__Records excerpted from a collection__
>>>

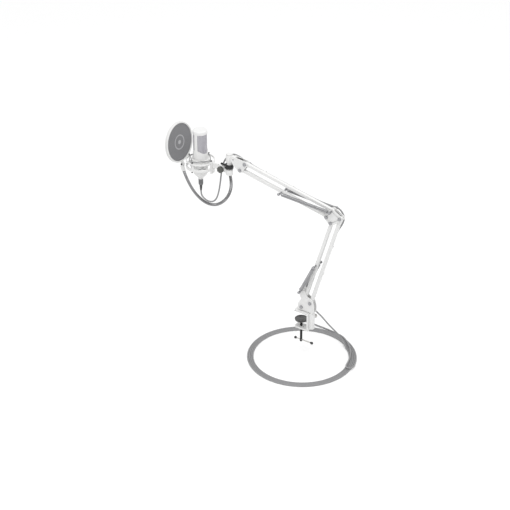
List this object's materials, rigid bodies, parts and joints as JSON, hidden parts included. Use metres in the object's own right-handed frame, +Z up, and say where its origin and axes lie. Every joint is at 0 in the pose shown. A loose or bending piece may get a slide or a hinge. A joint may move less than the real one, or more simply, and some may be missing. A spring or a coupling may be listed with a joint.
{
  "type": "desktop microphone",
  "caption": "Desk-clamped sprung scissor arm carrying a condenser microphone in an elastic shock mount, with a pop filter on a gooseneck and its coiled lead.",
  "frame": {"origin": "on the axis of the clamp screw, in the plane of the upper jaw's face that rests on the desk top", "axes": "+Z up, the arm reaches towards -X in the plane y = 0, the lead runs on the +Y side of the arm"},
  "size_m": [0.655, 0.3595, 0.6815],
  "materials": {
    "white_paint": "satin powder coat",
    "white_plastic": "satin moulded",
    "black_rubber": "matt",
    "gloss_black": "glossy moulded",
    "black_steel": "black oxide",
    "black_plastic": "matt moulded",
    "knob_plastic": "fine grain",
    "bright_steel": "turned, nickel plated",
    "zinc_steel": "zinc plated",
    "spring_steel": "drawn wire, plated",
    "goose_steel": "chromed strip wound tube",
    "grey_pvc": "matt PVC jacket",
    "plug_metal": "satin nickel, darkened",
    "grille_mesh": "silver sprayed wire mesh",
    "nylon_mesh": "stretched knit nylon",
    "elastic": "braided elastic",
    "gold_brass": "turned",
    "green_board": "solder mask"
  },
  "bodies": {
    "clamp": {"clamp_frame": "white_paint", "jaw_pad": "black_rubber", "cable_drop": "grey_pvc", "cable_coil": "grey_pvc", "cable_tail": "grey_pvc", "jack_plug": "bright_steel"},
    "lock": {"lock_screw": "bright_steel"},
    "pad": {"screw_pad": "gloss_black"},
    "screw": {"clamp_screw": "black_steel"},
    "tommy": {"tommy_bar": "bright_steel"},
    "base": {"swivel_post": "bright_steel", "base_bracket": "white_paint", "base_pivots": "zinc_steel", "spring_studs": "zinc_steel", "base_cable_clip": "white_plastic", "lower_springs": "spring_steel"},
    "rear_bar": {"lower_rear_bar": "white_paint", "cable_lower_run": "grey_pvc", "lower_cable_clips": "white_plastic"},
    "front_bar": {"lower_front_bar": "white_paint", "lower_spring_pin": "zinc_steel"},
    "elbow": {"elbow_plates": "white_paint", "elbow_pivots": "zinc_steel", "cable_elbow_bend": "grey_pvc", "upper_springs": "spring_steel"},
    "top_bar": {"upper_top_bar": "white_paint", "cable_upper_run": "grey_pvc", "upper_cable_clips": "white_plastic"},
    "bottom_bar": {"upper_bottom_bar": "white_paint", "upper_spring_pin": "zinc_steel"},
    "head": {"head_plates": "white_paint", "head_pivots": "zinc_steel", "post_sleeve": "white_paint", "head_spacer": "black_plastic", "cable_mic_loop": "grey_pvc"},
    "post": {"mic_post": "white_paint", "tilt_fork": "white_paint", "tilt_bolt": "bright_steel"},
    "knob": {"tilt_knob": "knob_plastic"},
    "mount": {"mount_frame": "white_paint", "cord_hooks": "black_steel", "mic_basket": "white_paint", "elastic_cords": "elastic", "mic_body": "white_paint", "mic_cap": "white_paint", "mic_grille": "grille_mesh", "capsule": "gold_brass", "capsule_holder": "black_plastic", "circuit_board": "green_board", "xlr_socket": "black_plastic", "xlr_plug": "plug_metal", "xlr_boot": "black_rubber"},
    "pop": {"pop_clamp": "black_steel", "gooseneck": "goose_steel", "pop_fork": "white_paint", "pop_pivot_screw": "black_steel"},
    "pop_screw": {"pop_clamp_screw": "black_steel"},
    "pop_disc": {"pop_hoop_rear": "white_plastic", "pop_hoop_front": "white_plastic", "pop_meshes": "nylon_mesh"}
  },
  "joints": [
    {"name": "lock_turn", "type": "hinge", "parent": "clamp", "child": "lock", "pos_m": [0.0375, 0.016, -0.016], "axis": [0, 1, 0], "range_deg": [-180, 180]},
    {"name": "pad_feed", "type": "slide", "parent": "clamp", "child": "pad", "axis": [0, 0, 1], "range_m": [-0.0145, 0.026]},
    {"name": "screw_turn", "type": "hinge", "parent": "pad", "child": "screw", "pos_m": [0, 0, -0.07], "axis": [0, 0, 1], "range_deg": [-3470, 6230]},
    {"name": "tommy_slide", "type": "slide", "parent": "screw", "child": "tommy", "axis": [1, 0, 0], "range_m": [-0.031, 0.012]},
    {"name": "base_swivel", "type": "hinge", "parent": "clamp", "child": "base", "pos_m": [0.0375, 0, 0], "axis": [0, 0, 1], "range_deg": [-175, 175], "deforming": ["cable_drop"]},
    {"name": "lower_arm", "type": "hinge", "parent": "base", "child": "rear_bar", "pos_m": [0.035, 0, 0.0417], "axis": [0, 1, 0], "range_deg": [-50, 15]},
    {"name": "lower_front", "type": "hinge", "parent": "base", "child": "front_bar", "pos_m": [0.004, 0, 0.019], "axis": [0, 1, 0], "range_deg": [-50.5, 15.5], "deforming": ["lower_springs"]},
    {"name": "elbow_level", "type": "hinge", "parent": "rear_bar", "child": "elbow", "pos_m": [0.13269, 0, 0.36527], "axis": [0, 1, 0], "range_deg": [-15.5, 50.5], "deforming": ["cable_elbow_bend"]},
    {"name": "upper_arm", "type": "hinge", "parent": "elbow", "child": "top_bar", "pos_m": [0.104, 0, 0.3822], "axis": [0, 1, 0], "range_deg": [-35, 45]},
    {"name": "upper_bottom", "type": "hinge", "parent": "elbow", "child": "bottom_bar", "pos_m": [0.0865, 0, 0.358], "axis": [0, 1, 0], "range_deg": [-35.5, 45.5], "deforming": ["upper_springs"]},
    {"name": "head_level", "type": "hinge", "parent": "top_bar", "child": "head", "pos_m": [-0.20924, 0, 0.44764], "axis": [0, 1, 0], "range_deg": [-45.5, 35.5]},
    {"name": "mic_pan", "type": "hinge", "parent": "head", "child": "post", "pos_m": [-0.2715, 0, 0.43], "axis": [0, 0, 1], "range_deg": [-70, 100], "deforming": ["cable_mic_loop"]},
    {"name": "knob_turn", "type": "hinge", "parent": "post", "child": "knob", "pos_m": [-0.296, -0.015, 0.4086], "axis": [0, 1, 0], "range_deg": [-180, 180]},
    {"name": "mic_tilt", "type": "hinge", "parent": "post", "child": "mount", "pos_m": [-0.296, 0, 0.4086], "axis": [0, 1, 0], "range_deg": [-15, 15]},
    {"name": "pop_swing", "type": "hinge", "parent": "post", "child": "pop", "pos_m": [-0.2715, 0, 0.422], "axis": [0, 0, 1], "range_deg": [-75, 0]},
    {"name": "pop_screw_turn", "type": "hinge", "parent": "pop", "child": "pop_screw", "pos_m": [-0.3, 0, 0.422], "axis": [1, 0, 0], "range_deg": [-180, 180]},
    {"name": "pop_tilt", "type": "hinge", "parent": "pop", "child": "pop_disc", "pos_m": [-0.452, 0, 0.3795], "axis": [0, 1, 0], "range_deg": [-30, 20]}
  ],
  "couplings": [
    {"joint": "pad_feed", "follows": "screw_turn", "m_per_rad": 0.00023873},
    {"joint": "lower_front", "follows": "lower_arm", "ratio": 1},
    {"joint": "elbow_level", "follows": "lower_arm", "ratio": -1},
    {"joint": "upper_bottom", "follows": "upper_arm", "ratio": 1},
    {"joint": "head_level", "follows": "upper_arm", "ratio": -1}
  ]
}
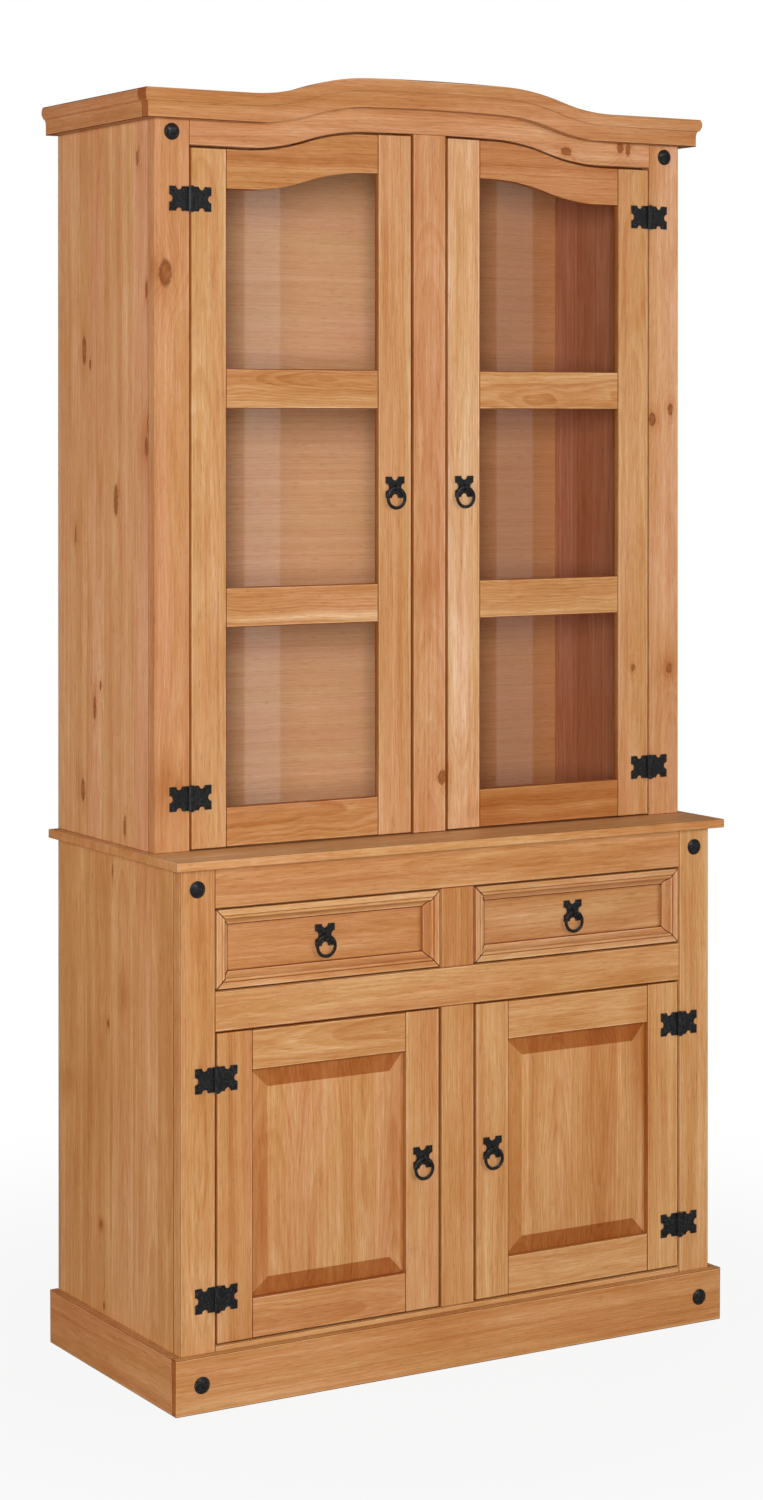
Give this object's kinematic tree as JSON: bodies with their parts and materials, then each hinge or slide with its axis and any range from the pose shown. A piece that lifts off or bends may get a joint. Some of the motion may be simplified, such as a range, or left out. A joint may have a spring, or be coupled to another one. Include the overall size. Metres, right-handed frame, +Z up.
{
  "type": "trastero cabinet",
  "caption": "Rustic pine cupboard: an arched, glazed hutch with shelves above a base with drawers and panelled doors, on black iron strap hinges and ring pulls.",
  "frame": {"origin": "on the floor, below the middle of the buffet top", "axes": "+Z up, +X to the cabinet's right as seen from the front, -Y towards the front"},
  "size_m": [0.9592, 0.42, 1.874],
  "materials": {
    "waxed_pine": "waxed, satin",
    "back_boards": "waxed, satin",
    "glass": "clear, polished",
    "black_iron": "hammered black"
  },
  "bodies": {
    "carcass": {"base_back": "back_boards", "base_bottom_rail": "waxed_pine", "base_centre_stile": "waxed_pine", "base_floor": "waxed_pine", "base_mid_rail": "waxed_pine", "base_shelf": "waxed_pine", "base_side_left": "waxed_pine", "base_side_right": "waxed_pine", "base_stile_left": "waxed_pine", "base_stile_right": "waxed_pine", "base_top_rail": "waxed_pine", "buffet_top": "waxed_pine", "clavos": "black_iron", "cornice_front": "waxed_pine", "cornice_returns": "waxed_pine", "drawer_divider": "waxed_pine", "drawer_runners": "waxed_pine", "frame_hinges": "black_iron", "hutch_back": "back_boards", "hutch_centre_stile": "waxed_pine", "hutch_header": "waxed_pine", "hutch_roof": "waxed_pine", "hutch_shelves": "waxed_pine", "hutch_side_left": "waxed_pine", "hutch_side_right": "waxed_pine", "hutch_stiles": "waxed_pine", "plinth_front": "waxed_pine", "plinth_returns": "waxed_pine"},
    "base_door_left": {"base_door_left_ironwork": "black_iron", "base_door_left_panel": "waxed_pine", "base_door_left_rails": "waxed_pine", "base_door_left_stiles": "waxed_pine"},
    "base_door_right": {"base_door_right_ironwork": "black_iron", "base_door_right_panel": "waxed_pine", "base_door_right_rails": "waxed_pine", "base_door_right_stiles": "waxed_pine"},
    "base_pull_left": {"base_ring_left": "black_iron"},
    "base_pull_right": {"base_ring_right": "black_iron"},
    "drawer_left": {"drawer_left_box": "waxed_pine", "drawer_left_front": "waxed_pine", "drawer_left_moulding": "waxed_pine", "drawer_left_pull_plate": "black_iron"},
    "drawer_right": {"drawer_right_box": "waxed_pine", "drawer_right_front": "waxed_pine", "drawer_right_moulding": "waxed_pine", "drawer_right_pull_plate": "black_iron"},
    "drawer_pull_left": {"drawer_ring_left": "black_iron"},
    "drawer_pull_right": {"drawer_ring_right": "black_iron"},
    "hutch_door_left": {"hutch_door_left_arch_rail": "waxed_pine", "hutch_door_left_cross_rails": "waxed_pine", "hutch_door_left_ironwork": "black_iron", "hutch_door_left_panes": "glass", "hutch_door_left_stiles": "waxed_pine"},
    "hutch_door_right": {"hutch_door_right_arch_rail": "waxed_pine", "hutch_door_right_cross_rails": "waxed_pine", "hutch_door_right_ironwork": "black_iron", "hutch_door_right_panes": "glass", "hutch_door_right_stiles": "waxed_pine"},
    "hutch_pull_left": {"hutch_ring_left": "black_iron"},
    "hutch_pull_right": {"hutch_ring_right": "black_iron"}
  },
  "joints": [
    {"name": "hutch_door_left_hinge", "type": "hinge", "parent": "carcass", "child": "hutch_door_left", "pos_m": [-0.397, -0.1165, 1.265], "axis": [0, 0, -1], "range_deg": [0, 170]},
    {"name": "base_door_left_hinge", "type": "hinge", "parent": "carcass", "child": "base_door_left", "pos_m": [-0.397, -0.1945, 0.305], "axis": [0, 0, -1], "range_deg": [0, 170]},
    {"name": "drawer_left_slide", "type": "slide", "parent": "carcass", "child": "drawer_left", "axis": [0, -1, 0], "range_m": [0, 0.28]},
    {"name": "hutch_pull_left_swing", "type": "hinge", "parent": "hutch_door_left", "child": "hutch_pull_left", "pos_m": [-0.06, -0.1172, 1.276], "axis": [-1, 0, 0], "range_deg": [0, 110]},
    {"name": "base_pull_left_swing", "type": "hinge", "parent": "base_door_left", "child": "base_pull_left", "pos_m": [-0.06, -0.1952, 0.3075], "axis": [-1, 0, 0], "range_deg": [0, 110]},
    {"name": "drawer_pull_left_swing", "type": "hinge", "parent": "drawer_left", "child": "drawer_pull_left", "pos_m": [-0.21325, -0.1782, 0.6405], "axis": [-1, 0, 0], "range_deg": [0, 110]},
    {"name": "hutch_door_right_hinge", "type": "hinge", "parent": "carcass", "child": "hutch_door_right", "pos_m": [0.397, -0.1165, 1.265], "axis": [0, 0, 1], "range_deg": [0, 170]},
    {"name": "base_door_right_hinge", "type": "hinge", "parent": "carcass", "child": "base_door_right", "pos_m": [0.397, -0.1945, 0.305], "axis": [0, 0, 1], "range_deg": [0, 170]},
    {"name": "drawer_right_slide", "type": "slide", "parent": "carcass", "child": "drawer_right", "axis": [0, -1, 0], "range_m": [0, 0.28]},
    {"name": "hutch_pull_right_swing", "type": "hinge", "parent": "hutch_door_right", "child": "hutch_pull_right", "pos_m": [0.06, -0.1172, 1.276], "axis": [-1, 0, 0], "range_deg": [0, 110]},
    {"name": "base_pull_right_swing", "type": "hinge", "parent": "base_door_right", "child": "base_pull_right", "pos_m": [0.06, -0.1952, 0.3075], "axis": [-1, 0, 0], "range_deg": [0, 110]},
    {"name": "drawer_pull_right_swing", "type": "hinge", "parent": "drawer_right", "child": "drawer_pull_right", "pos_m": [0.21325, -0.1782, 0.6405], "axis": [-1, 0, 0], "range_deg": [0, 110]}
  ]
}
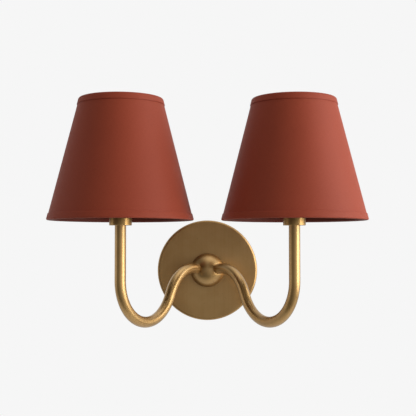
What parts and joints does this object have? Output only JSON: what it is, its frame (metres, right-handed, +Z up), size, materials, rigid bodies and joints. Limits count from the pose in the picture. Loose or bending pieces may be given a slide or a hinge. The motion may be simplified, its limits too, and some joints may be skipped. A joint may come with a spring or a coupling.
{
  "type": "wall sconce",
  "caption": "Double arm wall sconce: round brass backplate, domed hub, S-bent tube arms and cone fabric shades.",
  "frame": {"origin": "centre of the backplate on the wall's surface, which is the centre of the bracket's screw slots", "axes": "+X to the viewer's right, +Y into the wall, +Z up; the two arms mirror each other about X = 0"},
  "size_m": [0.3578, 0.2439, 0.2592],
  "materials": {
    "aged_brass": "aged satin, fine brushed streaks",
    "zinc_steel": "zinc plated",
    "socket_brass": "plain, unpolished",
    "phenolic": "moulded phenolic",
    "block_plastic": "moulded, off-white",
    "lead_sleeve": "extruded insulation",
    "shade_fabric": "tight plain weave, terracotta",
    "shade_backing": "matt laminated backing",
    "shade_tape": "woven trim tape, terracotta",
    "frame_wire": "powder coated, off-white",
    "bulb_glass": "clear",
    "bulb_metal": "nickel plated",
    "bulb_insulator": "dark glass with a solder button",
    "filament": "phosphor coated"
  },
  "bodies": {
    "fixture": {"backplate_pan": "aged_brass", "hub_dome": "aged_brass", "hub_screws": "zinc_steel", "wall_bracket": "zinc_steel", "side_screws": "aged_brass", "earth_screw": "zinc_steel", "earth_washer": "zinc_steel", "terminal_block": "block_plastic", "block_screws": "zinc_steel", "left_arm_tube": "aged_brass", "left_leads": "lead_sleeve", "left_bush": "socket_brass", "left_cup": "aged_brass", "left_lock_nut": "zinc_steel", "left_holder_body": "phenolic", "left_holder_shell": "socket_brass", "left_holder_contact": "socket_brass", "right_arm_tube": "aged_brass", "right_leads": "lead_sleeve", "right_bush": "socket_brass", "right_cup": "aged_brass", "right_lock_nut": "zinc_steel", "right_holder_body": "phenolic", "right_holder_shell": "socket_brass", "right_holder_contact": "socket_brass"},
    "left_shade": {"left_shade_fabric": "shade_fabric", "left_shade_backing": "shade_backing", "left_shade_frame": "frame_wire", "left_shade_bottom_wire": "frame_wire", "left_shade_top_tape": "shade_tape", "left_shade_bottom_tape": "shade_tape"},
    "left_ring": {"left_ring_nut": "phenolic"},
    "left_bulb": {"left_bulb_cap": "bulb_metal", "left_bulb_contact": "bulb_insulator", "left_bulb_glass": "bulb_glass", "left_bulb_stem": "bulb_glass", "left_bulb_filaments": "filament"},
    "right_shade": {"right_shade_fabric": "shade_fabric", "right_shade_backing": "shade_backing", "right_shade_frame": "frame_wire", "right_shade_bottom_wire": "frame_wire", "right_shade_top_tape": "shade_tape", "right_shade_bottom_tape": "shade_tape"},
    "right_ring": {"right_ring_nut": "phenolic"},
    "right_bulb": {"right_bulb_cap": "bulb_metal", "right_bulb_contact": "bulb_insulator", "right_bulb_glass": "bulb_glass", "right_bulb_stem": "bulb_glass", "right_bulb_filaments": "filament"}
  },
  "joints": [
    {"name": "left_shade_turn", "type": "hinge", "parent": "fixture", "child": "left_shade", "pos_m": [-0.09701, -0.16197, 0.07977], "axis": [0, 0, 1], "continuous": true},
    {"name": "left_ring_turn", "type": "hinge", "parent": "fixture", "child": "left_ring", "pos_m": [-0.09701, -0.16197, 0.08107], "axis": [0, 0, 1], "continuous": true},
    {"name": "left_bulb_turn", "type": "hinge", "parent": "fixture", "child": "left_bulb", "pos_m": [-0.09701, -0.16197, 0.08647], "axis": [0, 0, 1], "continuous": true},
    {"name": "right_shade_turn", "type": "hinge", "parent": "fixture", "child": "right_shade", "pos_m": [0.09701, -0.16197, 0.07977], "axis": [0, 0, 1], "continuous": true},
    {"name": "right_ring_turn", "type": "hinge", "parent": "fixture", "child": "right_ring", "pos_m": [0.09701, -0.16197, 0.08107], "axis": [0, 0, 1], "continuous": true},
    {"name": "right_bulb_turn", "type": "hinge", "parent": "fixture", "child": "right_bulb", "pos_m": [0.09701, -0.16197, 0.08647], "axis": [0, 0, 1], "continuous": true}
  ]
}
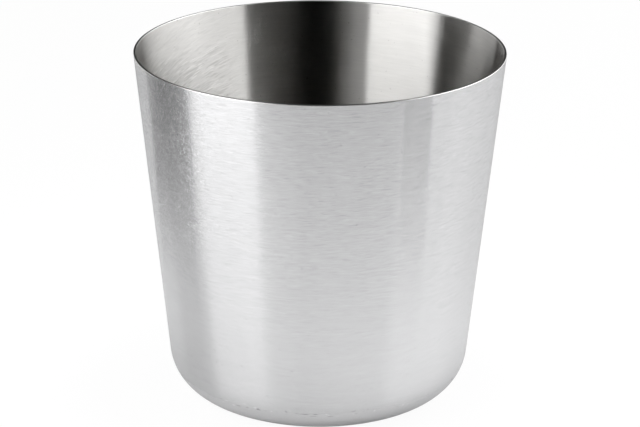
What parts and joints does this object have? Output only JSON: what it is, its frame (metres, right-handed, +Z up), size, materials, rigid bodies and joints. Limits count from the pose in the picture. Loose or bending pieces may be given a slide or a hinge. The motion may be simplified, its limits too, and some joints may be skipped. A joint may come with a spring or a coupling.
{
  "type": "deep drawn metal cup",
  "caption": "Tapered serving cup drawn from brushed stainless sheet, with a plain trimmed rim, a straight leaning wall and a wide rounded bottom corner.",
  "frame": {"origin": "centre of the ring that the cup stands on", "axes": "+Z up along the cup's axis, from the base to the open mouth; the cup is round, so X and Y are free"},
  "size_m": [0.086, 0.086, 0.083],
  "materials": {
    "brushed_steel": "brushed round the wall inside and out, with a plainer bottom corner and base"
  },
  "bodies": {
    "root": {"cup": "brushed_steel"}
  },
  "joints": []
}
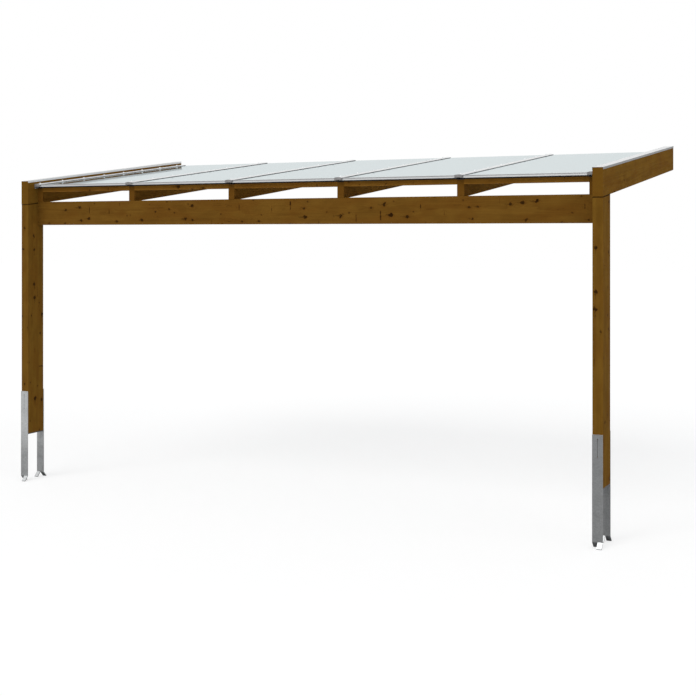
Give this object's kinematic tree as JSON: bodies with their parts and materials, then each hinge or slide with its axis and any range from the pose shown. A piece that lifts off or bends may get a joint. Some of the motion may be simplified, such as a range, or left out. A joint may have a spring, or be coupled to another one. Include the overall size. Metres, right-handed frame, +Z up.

<<<

__WHAT YOU HAVE TO DO__
Copy every line of the entries above in which "slide" occurs.

__SOLUTION FOR THIS PROBLEM__
List this object's materials, rigid bodies, parts and joints as JSON, hidden parts included. Use metres in the object's own right-handed frame, +Z up, and say where its origin and axes lie. Every joint is at 0 in the pose shown. A loose or bending piece may get a slide or a hinge. A joint may move less than the real one, or more simply, and some may be missing. A spring or a coupling may be listed with a joint.
    {"name": "pad_feed", "type": "slide", "parent": "clamp", "child": "pad", "axis": [0, 0, 1], "range_m": [-0.0145, 0.026]},
    {"name": "tommy_slide", "type": "slide", "parent": "screw", "child": "tommy", "axis": [1, 0, 0], "range_m": [-0.031, 0.012]},
Give this object's kinematic tree as JSON: bodies with their parts and materials, then each hinge or slide with its axis and any range from the pose shown. A piece that lifts off or bends may get a joint. Some of the motion may be simplified, such as a range, or left out. A joint may have a spring, or be coupled to another one. Include the overall size. Metres, right-handed frame, +Z up.
    {"name": "drawer_left_slide", "type": "slide", "parent": "carcass", "child": "drawer_left", "axis": [0, -1, 0], "range_m": [0, 0.28]},
    {"name": "drawer_right_slide", "type": "slide", "parent": "carcass", "child": "drawer_right", "axis": [0, -1, 0], "range_m": [0, 0.28]},
What parts and joints does this object have? Output only JSON: what it is, its frame (metres, right-handed, +Z up), size, materials, rigid bodies and joints. Limits count from the pose in the picture. Loose or bending pieces may be given a slide or a hinge. The motion may be simplified, its limits too, and some joints may be skipped. A joint may come with a spring or a coupling.
What parts and joints does this object have? Output only JSON: what it is, its frame (metres, right-handed, +Z up), size, materials, rigid bodies and joints. Limits count from the pose in the picture. Loose or bending pieces may be given a slide or a hinge. The motion may be simplified, its limits too, and some joints may be skipped. A joint may come with a spring or a coupling.
Give this object's kinematic tree as JSON: bodies with their parts and materials, then each hinge or slide with its axis and any range from the pose shown. A piece that lifts off or bends may get a joint. Some of the motion may be simplified, such as a range, or left out. A joint may have a spring, or be coupled to another one. Include the overall size. Metres, right-handed frame, +Z up.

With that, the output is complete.